The chairman thought that Queen’s Street would be a better idea. But Leisk retorted: ‘Are we so poverty struck that we cannot get names without going to the Royal Family? There is already an Albert Wharf, a Victoria Pier, a Queen’s Lane, and also a Prince Alfred Street [the fourth cross street] proposed, and that is surely sufficient.’

The eventual compromise could not have been more bland. Councillor Harrison said that Park Street would be a very good name. Leisk held out for St Magnus, and Stove for St Paul, but Park Street won the day.

As I have said, the Commissioners were the body responsible for street names, but sometimes they accepted ideas from the outside world. A few days later the trustees for the Feuars and Heritors of Lerwick, who owned much of the land in the New Town, discussed the Commissioners’ proposals. They liked them all – except Park Street.

They argued that a much better name would be Union Street. Their suggestion had nothing to do with the Act of Union: it was based on an idea that the street in question united the Old and New Towns. Union Street the name became, and so it remains.

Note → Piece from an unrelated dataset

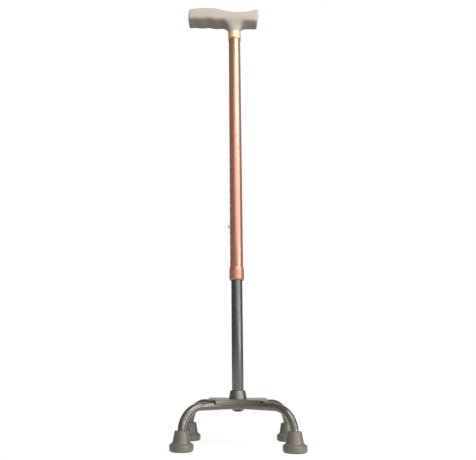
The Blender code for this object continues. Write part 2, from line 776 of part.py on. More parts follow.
def handle_cage():
    """A coarse cage of the grip and its neck, which Subdivision Surface rounds.

    The grip drops a little towards its short end, and the neck stays upright.
    """
    bm = bmesh.new()
    crease = bm.edges.layers.float.new("crease_edge")
    half_height = HANDLE_HEIGHT / 2
    half_depth = HANDLE_DEPTH / 2
    stations = handle_stations()
    rows = []
    for x, top, bottom, depth in stations:
        lean = end_lean(x)
        row = []
        for across, up in SECTION:
            z = up * half_height * (top if up > 0 else bottom)
            tilted = z - math.tan(HANDLE_TILT_ANGLE) * x
            row.append(bm.verts.new((x + lean * z, across * half_depth * depth, tilted)))
        rows.append(row)
    root = [i for i, station in enumerate(stations) if abs(station[0]) <= NECK_ROOT]
    count = len(SECTION)
    for i in range(len(rows) - 1):
        for k in range(count):
            if i in root[:-1] and NECK_FIRST <= k < NECK_LAST:
                continue
            nxt = (k + 1) % count
            bm.faces.new((rows[i][k], rows[i][nxt], rows[i + 1][nxt], rows[i + 1][k]))
    bm.faces.new(rows[0])
    bm.faces.new(reversed(rows[-1]))

    # The open patch under the grip continues down as the neck, which turns from a
    # square outline into the ring's circle.
    left, middle, right = (rows[i] for i in root)
    loop = [left[k] for k in (9, 8, 7)] + [middle[7]]
    loop += [right[k] for k in range(7, 12)] + [middle[11]]
    loop += [left[k] for k in (11, 10)]
    foot = NECK_Z - HANDLE_Z
    start = -half_height
    neck = foot - start
    top_z = start + NECK_TOP_SHARE * neck
    mid_z = start + NECK_MID_SHARE * neck
    levels = (
        neck_outline(NECK_TOP_WIDTH, NECK_TOP_DEPTH, NECK_TOP_SQUARENESS, top_z),
        neck_outline(NECK_MID_WIDTH, NECK_MID_DEPTH, NECK_MID_SQUARENESS, mid_z),
        neck_outline(2 * RING_R, 2 * RING_R, CIRCLE_SQUARENESS, foot),
    )
    for level in levels:
        lower = [bm.verts.new(point) for point in level]
        for k in range(len(loop)):
            nxt = (k + 1) % len(loop)
            bm.faces.new((loop[k], lower[k], lower[nxt], loop[nxt]))
        loop = lower
    base = bm.faces.new(loop)
    for edge in base.edges:
        edge[crease] = 1.0
    bmesh.ops.recalc_face_normals(bm, faces=bm.faces)
    mesh = bpy.data.meshes.new("handle_grip")
    bm.to_mesh(mesh)
    bm.free()
    return mesh


def make_handle(shaft):
    grip = bpy.data.objects.new("handle_grip", handle_cage())
    round_off = grip.modifiers.new("Round", "SUBSURF")
    round_off.levels = HANDLE_LEVELS
    round_off.render_levels = HANDLE_LEVELS
    spigot_bottom = NECK_Z - SPIGOT_LENGTH
    post = turned("spigot", disc_profile(SPIGOT_R, spigot_bottom, NECK_Z + SPIGOT_R))
    boolean(grip, cutter(post), "UNION")
    bore_top = NECK_Z + SPIGOT_R / 2
    bore = disc_profile(SPIGOT_BORE_D / 2, spigot_bottom - FIT, bore_top)
    boolean(grip, cutter(turned("spigot_bore", bore, steps=SMALL_STEPS)), "DIFFERENCE")
    at = [(0.0, SPIGOT_R, SCREW_Z)]
    pilot = round_cutter("spigot_screw_hole", SCREW_CLEAR_R, SPIGOT_R, at, "Y")
    boolean(grip, pilot, "DIFFERENCE")
    piece(grip, HANDLE_PLASTIC, (0.0, 0.0, HANDLE_Z), shaft)

    wall = ring_profile(RING_BORE_R, RING_R, RING_BOTTOM_Z, UPPER_TOP_Z)
    wall = [wall[0], wall[1], (*wall[2], 0), (*wall[3], 0)]
    piece(turned("handle_ring", rounded(wall, RING_ROUND), closed=True), GOLD, parent=shaft)

    under_head = UPPER_R + FIT
    screw = [
        (0.0, under_head + SCREW_HEAD_T),
        (SCREW_HEAD_D / 2, under_head + SCREW_HEAD_T),
        (SCREW_HEAD_D / 2, under_head, 0),
        (SCREW_D / 2, under_head, 0),
        (SCREW_D / 2, under_head - SCREW_LENGTH, 0),
        (0.0, under_head - SCREW_LENGTH),
    ]
    screw = turned("handle_screw", rounded(screw, SCREW_HEAD_T / 2), steps=SMALL_STEPS)
    screw.rotation_euler = (-math.pi / 2, 0.0, 0.0)
    piece(screw, STEEL, (0.0, 0.0, SCREW_Z), shaft)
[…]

Looking towards the cross roads between King Harald Street and Union Street. Photo © Shetland Museum & Archives Ref: R00967

There remained the problem of St Magnus, who still had adherents. The solution was simple. The street west of Market Street ceased to be Queen Margaret Street, whoever she was, and became St Magnus Street for ever.

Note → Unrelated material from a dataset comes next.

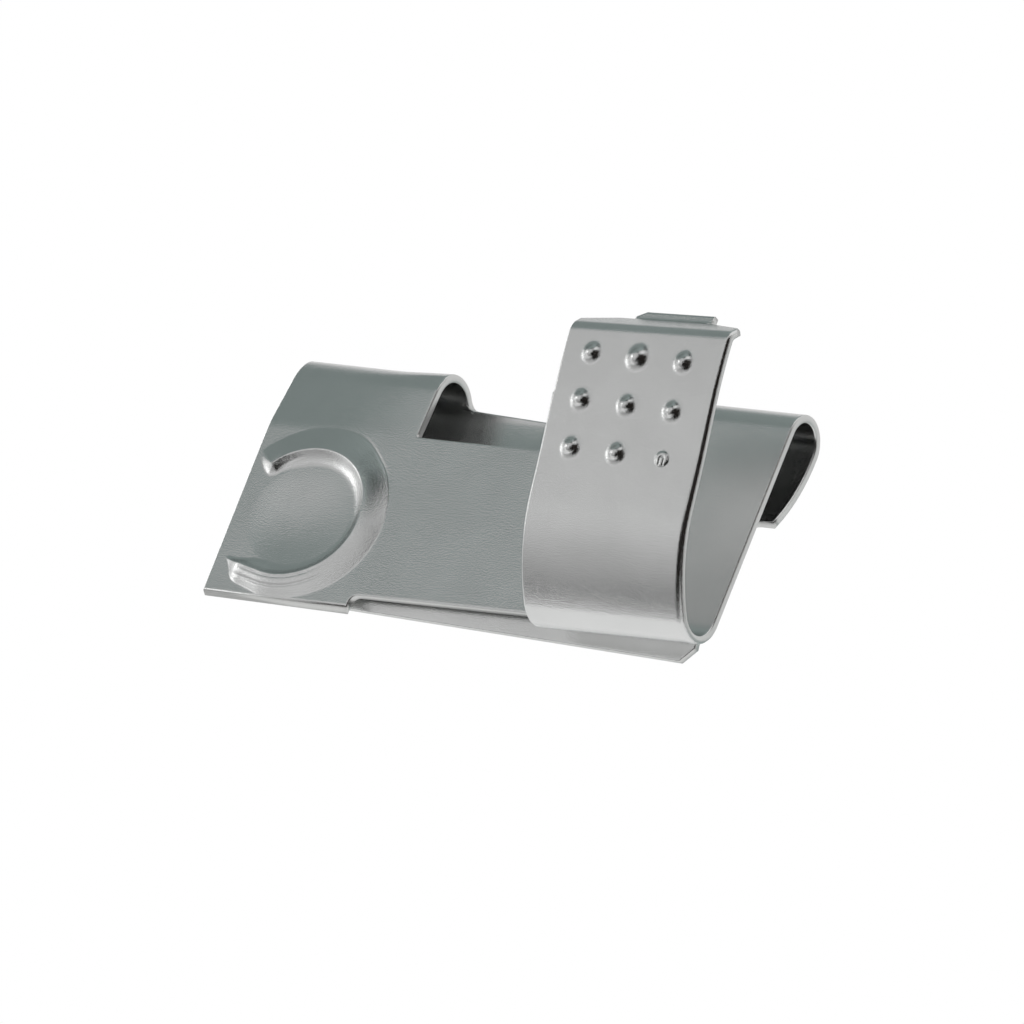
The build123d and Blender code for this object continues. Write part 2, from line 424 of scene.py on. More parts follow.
# %% [markdown]
# ## Score lines
#
# A flat face cannot bend, so it is cut into narrow strips wherever the sheet will curve.
# Subdividing the whole blank would be simpler, but far too heavy. The bends get a line for
# every few degrees, the bead and the pips get a fine grid in front and one half as fine
# behind, and the flat parts stay coarse. That keeps the mesh light where nothing happens.

# %% Lines across the bends
def spread(first, last, spacing):
    """Evenly spaced places from first to last, both included."""
    count = max(1, round(abs(last - first) / spacing))
    return [first + (last - first) * step / count for step in range(count + 1)]


bead_low = (plate_left, plate_bottom)
bead_high = (-3.70, 3.75)
first_plate_line = 0.5
line_below_bead_top = 3.7
line_above_bead_top = 3.9
round_stretches = [
    (plate_end, roll_end, 0.09),
    (roll_end, leg_end, 0.30),
    (slant_end, pinch_end, 0.14),
    (tongue_end, flare_end, 0.06),
    (u_axis, u_end, 0.08),
    (u_end, root_end, 0.22),
    (straight_end, bow_end, 0.30),
    (bow_end, bend_end, 0.04),
    (lip_end, tab_turn_end, 0.03),
]
flat_stretches = [
    (first_plate_line, line_below_bead_top, 0.8),
    (line_above_bead_top, plate_end, 0.25),
    (leg_end, slant_end, 0.43),
    (pinch_end, tongue_end, 0.8),
    (root_end, straight_end, 0.40),
]
lines = set()
for first, last, spacing in round_stretches + flat_stretches:
    lines.update(round(place, 4) for place in spread(first, last, spacing))
axis_line = round(u_axis, 4)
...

St Magnus Street. Photo © Shetland Museum & Archives Ref: SL00732

There was an amusing sequel to the Commissioners’ deliberations. The people who now lived in Harald Street and district didn’t like the name at all. They took a petition to the Commissioners to say that they wanted to live in King Harald Street after all. Councillor Duncan said: ‘That is a large and influential memorial, and we should accede to the request made. And let us do it with all due gravity, and without any of the buffoonery we had at a former meeting.’ And so they did.